When President Biden met with President Xi in San Francisco this past November, he made clear that U.S. policy toward Taiwan has not and will not change. He reiterated that we are committed to our longstanding One China policy which is guided by the Taiwan Relations Act, the Three Joint Communiqués, and the Six Assurances.

He indicated that we oppose any unilateral changes to the status quo from either side. We do not support Taiwan independence. We support cross-Strait dialogue, and we expect cross-Strait differences to be resolved by peaceful means, free from coercion, in a manner that is acceptable to the people on both sides of the Strait. We do not take a position on the ultimate resolution of cross-Strait differences, provided they are resolved peacefully.

This one remark does not negate past missteps on Taiwan from the Biden administration, of course. Nor can it substitute for long-term, working level diplomacy or rectify the U.S. force posture in East Asia, which is bloated with worse-than-useless outposts and should move toward an offshore balancing model, as DEFP's Peter Harris recently argued.

But it does hit on three crucial points:

  1. The status quo of Taiwan vis-à-vis China is certainly not ideal, but both Taiwan and the U.S. can live with it—and indeed have lived with it for decades.
     

  2. Though the cause of formal Taiwanese independence is undoubtedly sympathetic, it is not Washington's prerogative to initiate change to that status quo. That could pull the United States into a war with China that we should be laboring to avoid.
     

  3. For all that sympathy, the chief U.S. interest here is not independence for Taiwan but peace, and especially avoidance of a catastrophic U.S.-China war.

One immediate implication: The Biden administration would do well to cancel its planned post-election delegation visit to Taiwan. The trip will antagonize Beijing without meaningfully enhancing Taipei's security.

Go deeper with DEFP's explainers:

QUOTED

"After Houthi attacks on shipping targets continued into this week, Ben Friedman, policy director at Defense Priorities, a think tank which advocates restraint in U.S. foreign policy, sighed in frustration. The Biden administration is 'left deciding whether to back down and look feckless, or pointlessly escalate.' He added: 'The only way out of this is diplomatic.'"

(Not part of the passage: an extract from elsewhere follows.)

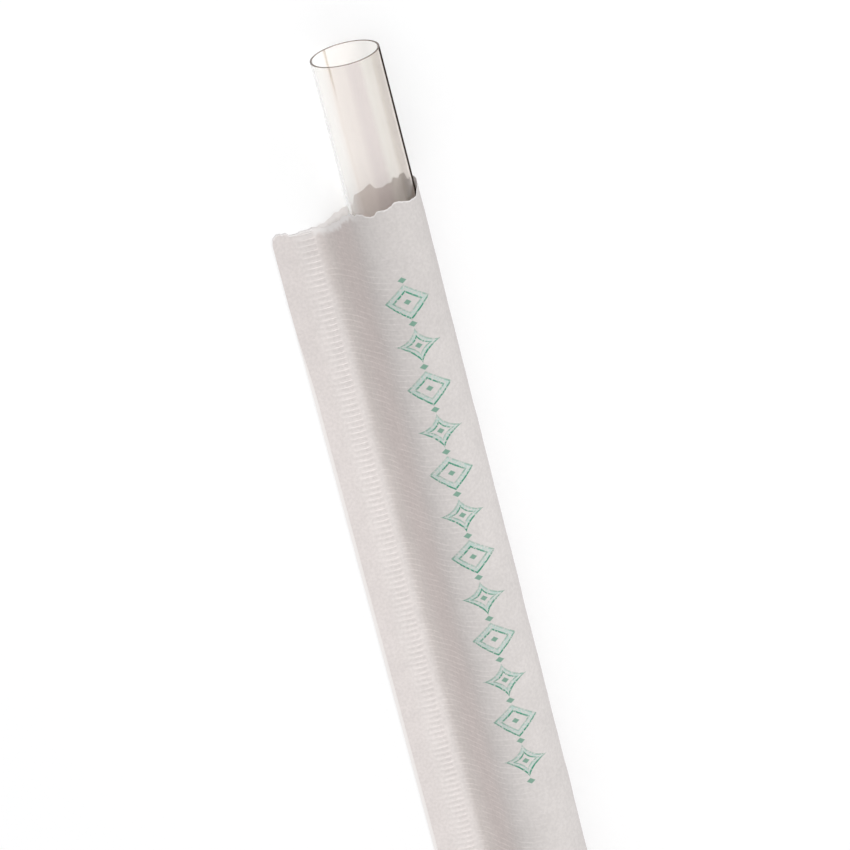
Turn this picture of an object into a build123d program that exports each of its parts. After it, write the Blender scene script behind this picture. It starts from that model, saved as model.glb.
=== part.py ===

– DEFP Policy Director Benjamin Friedman, as quoted in, "What Yemen's Houthis gain through their Red Sea strikes." [The Washington Post / Ishaan Tharoor]

MAPPED

Countries with U.S. forces engaged in combat, 2021–2023

"Nearly a quarter-century after the U.S. launched its response to 9/11, the Pentagon continues to pursue military actions in the Middle East and in many more parts of the world than Americans may realize," USA Today reports, based on a new report from the Costs of War project at the Watson Institute at Brown University.

"The findings cover the first three years of the Biden administration and show the range of globe-spanning operations where U.S. troops have engaged in direct combat" and other military interventions. The nine countries reported to have seen U.S. combat operations in the Biden years are Afghanistan, Iraq, Kenya, Mali, Somalia, Syria, Tanzania, UAE, and Yemen.

Read more from USA Today, or see the full report from the Watson Institute (PDF).

Sober analysis

How Ukraine can win through defense

[Foreign Affairs / Emma Ashford and Kelly A. Grieco]

Much of the aid to Ukraine over the last two years has focused on offensive capabilities—advanced Western tanks, mine-clearing equipment, and long-range missiles—in a bid to push Russia back. But victory for Kyiv and its Western partners does not necessarily require gaining back specific chunks of territory. It simply requires that Russian President Vladimir Putin be denied his goal of subjugating Ukraine.

If Ukraine can defend the territory it controls in the coming months by using capabilities such as antitank mines and concrete fortifications, it can deny Russia a path to complete victory and perhaps even open the door for negotiations. Putin evidently believes that time is on his side; a strong, sustainable Ukrainian defense would prove him wrong.